One of the most celebrated recordings appears in the affecting British wartime movie, The Way to the Stars, where Stanley Holloway leads a crowd singing the song in a pub near the fictional RAF base Halfpenny Field.   Bing Crosby recorded the song in 1945 and it became a hit in 1946.  The song has also been adapted into an anthem by fans of Spurs football club.

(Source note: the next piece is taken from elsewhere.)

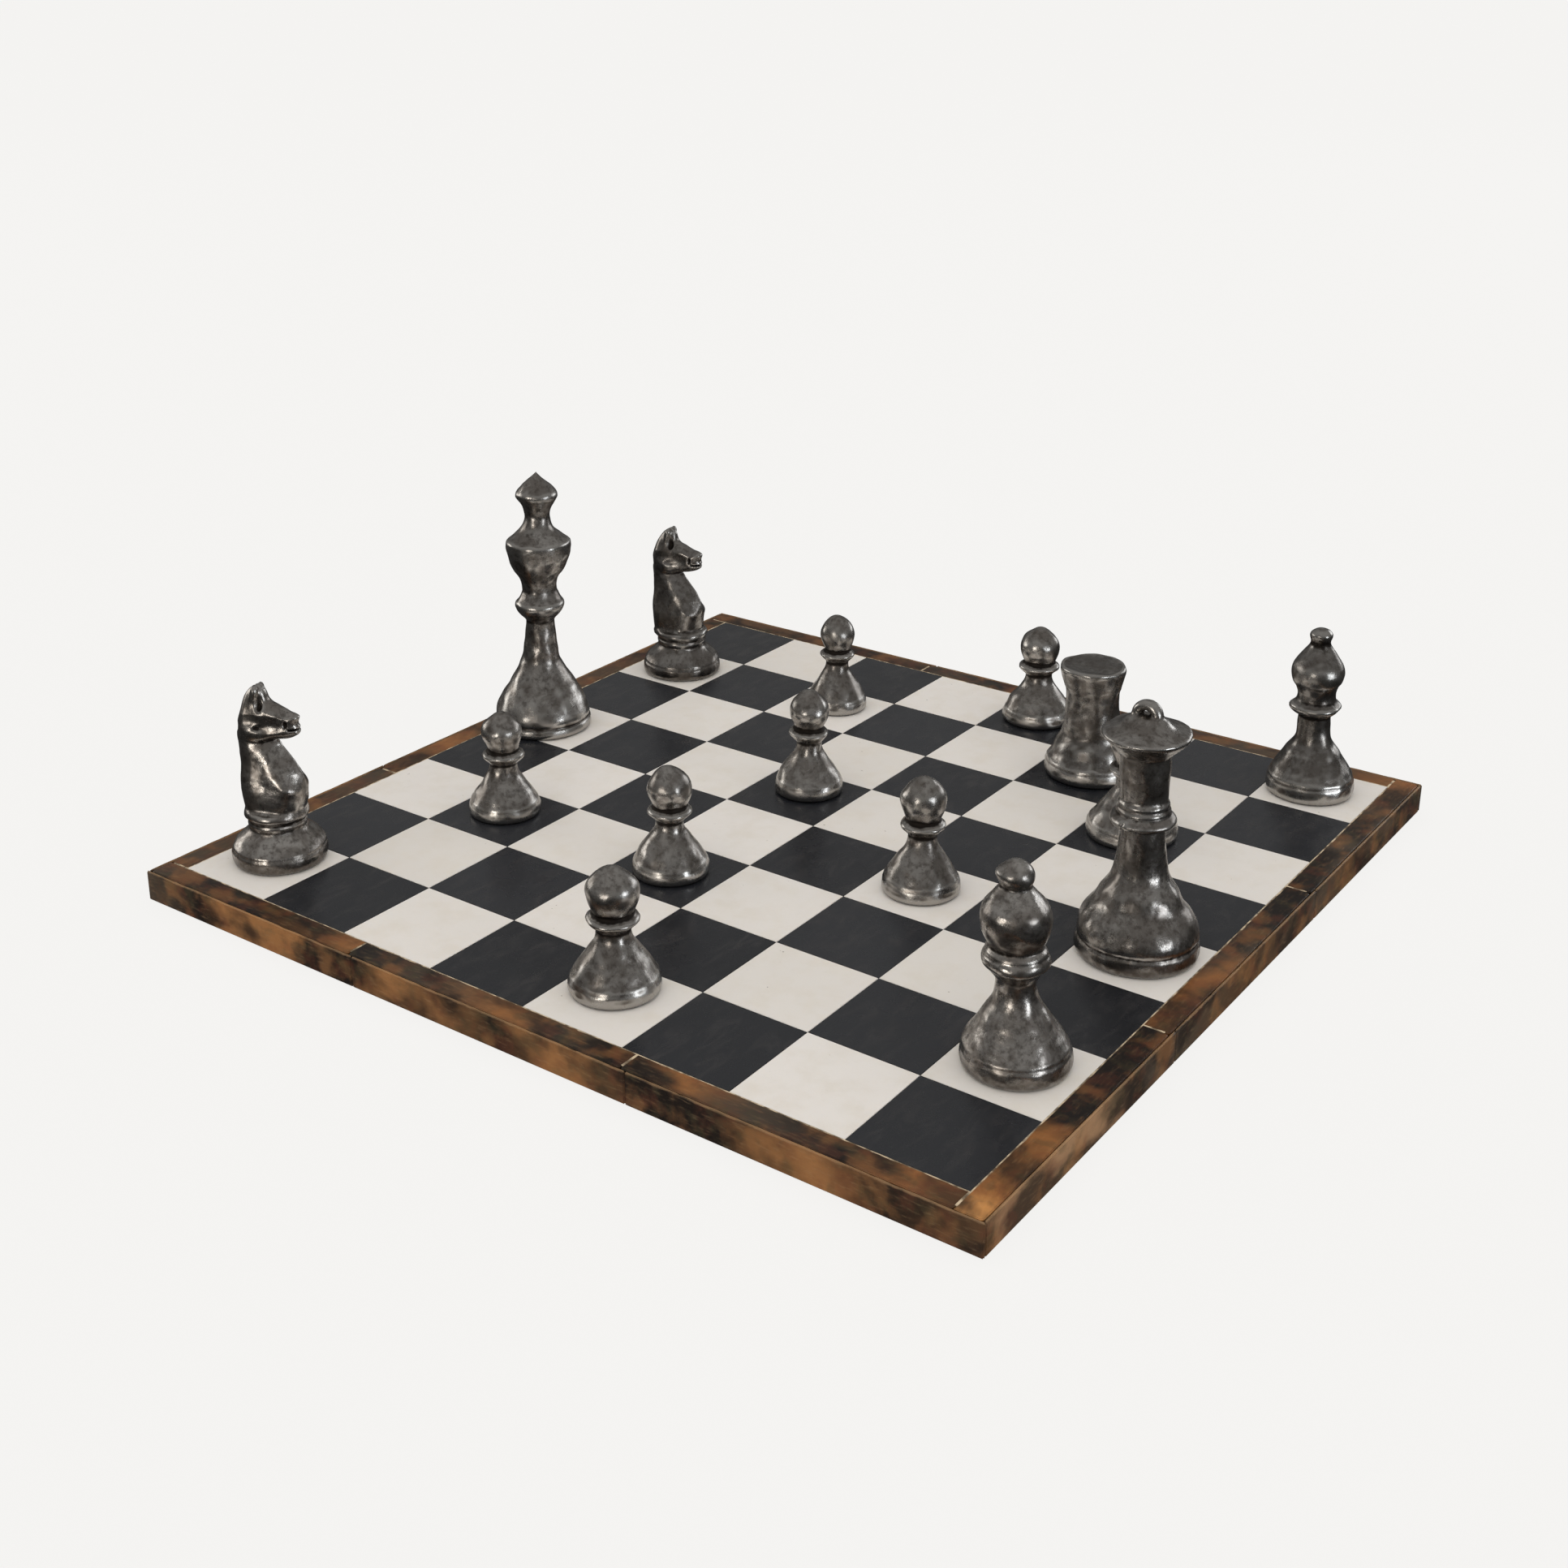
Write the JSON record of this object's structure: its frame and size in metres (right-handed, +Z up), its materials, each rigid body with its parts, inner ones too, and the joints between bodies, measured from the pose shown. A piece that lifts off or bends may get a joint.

The last piece, Danny Boy, is one of the most studied songs in the Irish nostalgia repertoire, and emanates from the same period as the preceding three.   The author was Frederic Weatherly, an Oxford-educated English barrister and lyric writer with several thousand songs to his name, including the WW1 song Roses of Picardy.  He wrote Danny Boy in 1910 but at first it was not a success.  Then his sister-in-law, who lived in the US, sent him the music for the old Irish tune, Londonderry Air, which fitted the lyrics perfectly.   He published the song in 1913 and it quickly caught on.  It was first recorded in 1915 and made popular by the English soprano Elsie Griffin.

Freddy boy Weatherly

The song is another piece about separation and longing.  It is open to two interpretations: by one, Danny Boy is going off to war; by another, he is emigrating, like so many Irish people.  The first reading struck potent chords throughout Britain during WW1, and Elsie Griffin often sang it with Weatherly’s Roses of Picardy, another song lamenting separation and loss.  Latterly the song has been adopted as an unofficial anthem in both Ireland and the Irish diaspora.

The tune Londonderry Air most likely dates from late eighteenth century Ireland.   It was said to have been collected by one Jane Ross of Londonderry – hence the title.  It has been used as a setting for numerous other lyrics and hymns but the most enduring has proved to be Danny Boy.   A wide range of performers have recorded it, including Bryn Terfel, Johnny Cash, Andy Williams, Eric Clapton,  Nana Mouskouri, Carly Simon, Tony Bennett, John Baez, Roy Orbison, Tom Jones, Harry Belafonte, Judy Garland, Gracie Fields and – wait for it – Bing Crosby.